Is there any roadmap, when can we expect a FLIF support in Firefox?
Flags: needinfo?(Virtual)
It's still as "?" value for being included to Firefox backlog, so there is no any roadmap for FLIF support in Firefox unfortunately yet. What's more, please see comment #1 and comment #6.
Flags: needinfo?(Virtual)

Comment 11

10 months ago
Note that the decoder got a significant performance boost last year. https://github.com/FLIF-hub/FLIF/issues/333#issuecomment-297516166

Comment 12

10 months ago
I think that it's benefits - better compression, support of all types pictures, ability to act like preview and full image in one file.
Hope, it will be included in Firefox.
I don't see any reasons for it not to be included into Firefox.
Are there comparisons of decoder performance vs webp?

Comment 14

4 months ago
Will you add it soon?

Comment 15

2 days ago
(In reply to ruben from comment #9)
>
> WebP never took off and I don't think it ever will, because of the HUGE
> generation loss included.
>
> Is there any roadmap, when can we expect a FLIF support in Firefox?
>

Doing biased comparisons doesn't help - the fast webp (do notice the "web" part) is just fine for one-time lossy compression internet usage.

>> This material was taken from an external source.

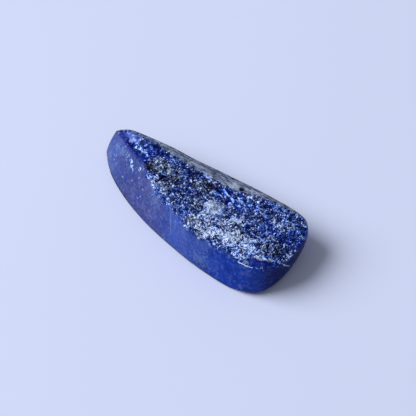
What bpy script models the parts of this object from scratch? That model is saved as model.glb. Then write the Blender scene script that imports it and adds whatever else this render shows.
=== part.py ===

That's because webp features a very efficient lossless mode. And webp is backed by Google, who have embedded low-power devices and server power usage in mind. If webp doesn't take off it's because there's still not enough difference/demand vs. the current jpeg/png/gif combination atm.

I do appreciate the effort and compression innovation of flif. And I'd like to see the "one ring to rule them all" format as much as the next web designer or photog. Alas, flif doesn't seem to be the jpeg replacement, but rather handy for offline or png-ish web usage.